### GIVEN INSTRUCTION
Give the count of lines in the data that include "rigid", with no other words.

### MATERIAL FOR THIS EXERCISE
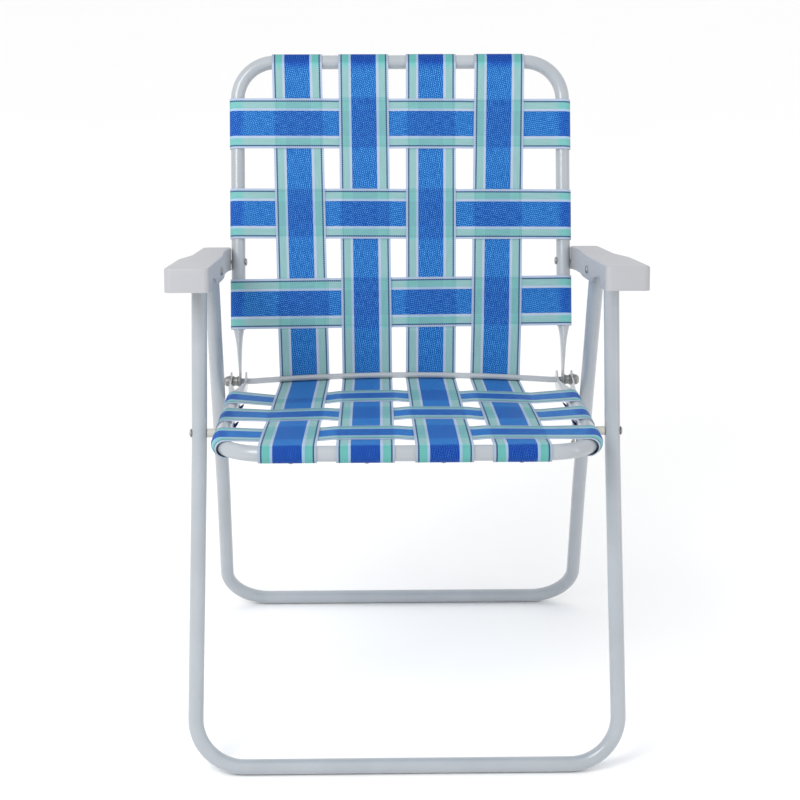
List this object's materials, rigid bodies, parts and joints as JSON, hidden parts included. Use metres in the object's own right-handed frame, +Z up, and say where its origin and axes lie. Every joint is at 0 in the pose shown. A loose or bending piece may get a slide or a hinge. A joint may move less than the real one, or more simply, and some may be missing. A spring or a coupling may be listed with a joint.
{
  "type": "folding webbed lawn chair",
  "caption": "Folding lawn chair with a bent white tube frame, moulded armrests and woven blue and mint webbing, shown open.",
  "frame": {"origin": "centre of the chair's bounding box in plan, on the floor", "axes": "X across the chair, +Y towards its back, +Z up"},
  "size_m": [0.5644, 0.5538, 0.8194],
  "materials": {
    "frame_paint": "gloss powder coat",
    "arm_plastic": "moulded, satin",
    "cream_plastic": "moulded",
    "zinc_steel": "zinc plated",
    "webbing_lengthwise": "woven, striped",
    "webbing_crosswise": "woven, striped"
  },
  "bodies": {
    "front_legs": {"front_leg_frame": "frame_paint", "seat_pivot_spacer_right": "cream_plastic", "seat_pivot_spacer_left": "cream_plastic", "seat_pivot_rivet_right": "zinc_steel", "seat_pivot_rivet_left": "zinc_steel", "arm_front_rivet_right": "zinc_steel", "arm_front_rivet_left": "zinc_steel"},
    "seat": {"seat_strap_s1": "webbing_crosswise", "seat_strap_s1_screw_1": "zinc_steel", "seat_strap_s1_screw_2": "zinc_steel", "seat_strap_s2": "webbing_crosswise", "seat_strap_s2_screw_1": "zinc_steel", "seat_strap_s2_screw_2": "zinc_steel", "seat_strap_s3": "webbing_crosswise", "seat_strap_s3_screw_1": "zinc_steel", "seat_strap_s3_screw_2": "zinc_steel", "seat_strap_v1": "webbing_lengthwise", "seat_strap_v1_screw_1": "zinc_steel", "seat_strap_v2": "webbing_lengthwise", "seat_strap_v2_screw_1": "zinc_steel", "seat_strap_v3": "webbing_lengthwise", "seat_strap_v3_screw_1": "zinc_steel", "seat_strap_v4": "webbing_lengthwise", "seat_strap_v4_screw_1": "zinc_steel", "seat_frame": "frame_paint", "cross_rod": "zinc_steel", "rod_cap_nut_right": "zinc_steel", "rod_cap_nut_left": "zinc_steel", "rod_spool_right": "cream_plastic", "rod_spool_left": "cream_plastic"},
    "back": {"back_strap_h1": "webbing_crosswise", "back_strap_h1_screw_1": "zinc_steel", "back_strap_h1_screw_2": "zinc_steel", "back_strap_h2": "webbing_crosswise", "back_strap_h2_screw_1": "zinc_steel", "back_strap_h2_screw_2": "zinc_steel", "back_strap_h3": "webbing_crosswise", "back_strap_h3_screw_1": "zinc_steel", "back_strap_h3_screw_2": "zinc_steel", "back_strap_v1": "webbing_lengthwise", "back_strap_v1_screw_1": "zinc_steel", "back_strap_v2": "webbing_lengthwise", "back_strap_v2_screw_1": "zinc_steel", "back_strap_v3": "webbing_lengthwise", "back_strap_v3_screw_1": "zinc_steel", "back_strap_v4": "webbing_lengthwise", "back_strap_v4_screw_1": "zinc_steel", "back_frame": "frame_paint", "arm_rear_rivet_right": "zinc_steel", "arm_rear_rivet_left": "zinc_steel"},
    "arms": {"armrest_right": "arm_plastic", "armrest_left": "arm_plastic", "rear_leg_rivet_right": "zinc_steel", "rear_leg_rivet_left": "zinc_steel"},
    "rear_legs": {"rear_leg_frame": "frame_paint"},
    "links": {"link_right": "zinc_steel", "link_left": "zinc_steel", "link_rivet_right": "zinc_steel", "link_rivet_left": "zinc_steel"}
  },
  "joints": [
    {"name": "seat_fold", "type": "hinge", "parent": "front_legs", "child": "seat", "pos_m": [0, -0.15732, 0.41595], "axis": [-1, 0, 0], "range_deg": [0, 76]},
    {"name": "arm_fold", "type": "hinge", "parent": "front_legs", "child": "arms", "pos_m": [0, -0.11458, 0.59399], "axis": [-1, 0, 0], "range_deg": [0, 76.22]},
    {"name": "back_fold", "type": "hinge", "parent": "seat", "child": "back", "pos_m": [0, 0.12334, 0.39228], "axis": [-1, 0, 0], "range_deg": [-87.09, 0]},
    {"name": "rear_leg_fold", "type": "hinge", "parent": "arms", "child": "rear_legs", "pos_m": [0, -0.04517, 0.59118], "axis": [-1, 0, 0], "range_deg": [-38.13, 0]},
    {"name": "link_fold", "type": "hinge", "parent": "seat", "child": "links", "pos_m": [0, 0.12334, 0.39228], "axis": [-1, 0, 0], "range_deg": [0, 54.38]}
  ],
  "couplings": [
    {"joint": "arm_fold", "follows": "seat_fold", "ratio": 1.0029},
    {"joint": "back_fold", "follows": "seat_fold", "ratio": -1.1459},
    {"joint": "rear_leg_fold", "follows": "seat_fold", "ratio": -0.5017},
    {"joint": "link_fold", "follows": "seat_fold", "ratio": 0.7155}
  ]
}
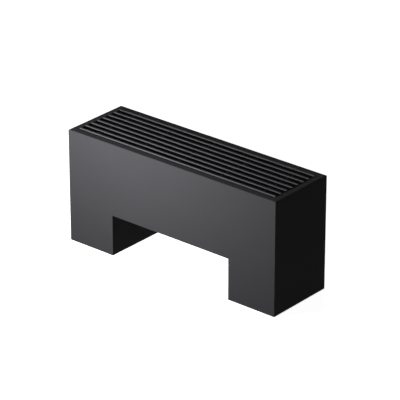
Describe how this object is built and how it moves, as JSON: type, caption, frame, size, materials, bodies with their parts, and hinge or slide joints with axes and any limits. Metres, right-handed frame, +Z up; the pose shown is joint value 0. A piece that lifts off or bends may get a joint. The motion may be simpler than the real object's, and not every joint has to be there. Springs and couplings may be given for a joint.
{
  "type": "floor-standing convector",
  "caption": "Floor-standing hot-water convector: bridge-shaped sheet-steel casing on two box legs, finned coil inside, linear grille that lifts off the top.",
  "frame": {"origin": "on the floor under the middle of the casing", "axes": "+X along the length to the right leg, with the pipe sockets; +Y from the front panel to the back panel; +Z up"},
  "size_m": [0.6, 0.18, 0.28],
  "materials": {
    "casing_paint": "matt powder coat",
    "grille_paint": "matt powder coat",
    "zinc_steel": "galvanised, dull",
    "coil_black": "matt black dip coat",
    "copper": "drawn copper, slightly tarnished",
    "brass": "turned",
    "bush_plastic": "moulded, matt",
    "pad_rubber": "matt"
  },
  "bodies": {
    "casing": {"front_panel": "casing_paint", "back_panel": "casing_paint", "left_end_panel": "casing_paint", "right_end_panel": "casing_paint", "left_leg_inner_panel": "casing_paint", "right_leg_inner_panel": "casing_paint", "left_floor_stand": "zinc_steel", "right_floor_stand": "zinc_steel", "left_cross_brace": "zinc_steel", "right_cross_brace": "zinc_steel", "left_coil_plate": "zinc_steel", "right_coil_plate": "zinc_steel", "socket_bracket": "zinc_steel", "front_air_baffle": "zinc_steel", "back_air_baffle": "zinc_steel", "casing_screws": "zinc_steel", "frame_screws": "zinc_steel", "frame_nuts": "zinc_steel", "fin_pack": "coil_black", "coil_tube_1": "copper", "coil_tube_2": "copper", "coil_tube_3": "copper", "coil_tube_4": "copper", "coil_tube_5": "copper", "coil_tube_6": "copper", "coil_tube_7": "copper", "coil_tube_8": "copper", "left_return_bend_1": "copper", "left_return_bend_2": "copper", "left_return_bend_3": "copper", "left_return_bend_4": "copper", "right_return_bend_1": "copper", "right_return_bend_2": "copper", "right_return_bend_3": "copper", "supply_pipe": "copper", "return_pipe": "copper", "supply_socket": "brass", "return_socket": "brass", "socket_lock_nuts": "brass", "vent_body": "brass", "tube_bushes": "bush_plastic", "grille_pads": "pad_rubber"},
    "grille": {"grille_bar_1": "grille_paint", "grille_bar_2": "grille_paint", "grille_bar_3": "grille_paint", "grille_bar_4": "grille_paint", "grille_bar_5": "grille_paint", "grille_bar_6": "grille_paint", "grille_bar_7": "grille_paint", "grille_bar_8": "grille_paint", "grille_rod_1": "zinc_steel", "grille_rod_2": "zinc_steel", "grille_rod_3": "zinc_steel", "grille_rod_4": "zinc_steel", "grille_rod_5": "zinc_steel", "grille_spacers": "grille_paint"},
    "bleed_screw": {"bleed_screw": "zinc_steel"}
  },
  "joints": [
    {"name": "grille_lift", "type": "slide", "parent": "casing", "child": "grille", "axis": [0, 0, 1], "range_m": [0, 0.12]},
    {"name": "bleed_screw_turn", "type": "hinge", "parent": "casing", "child": "bleed_screw", "pos_m": [0.219, 0.02, 0.213], "axis": [0, 0, 1], "range_deg": [0, 360]}
  ]
}
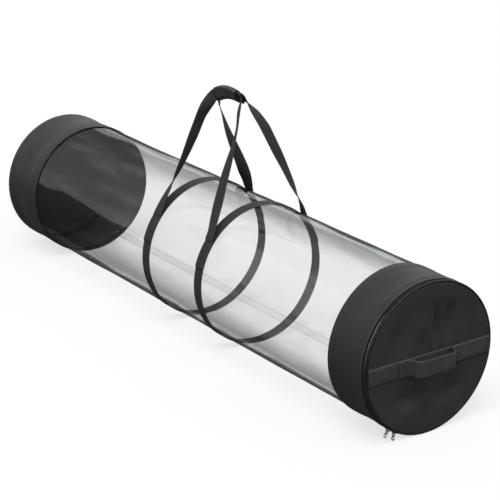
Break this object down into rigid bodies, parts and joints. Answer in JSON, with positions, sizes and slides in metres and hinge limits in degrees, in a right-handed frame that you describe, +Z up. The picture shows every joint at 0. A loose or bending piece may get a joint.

### OUTPUT
2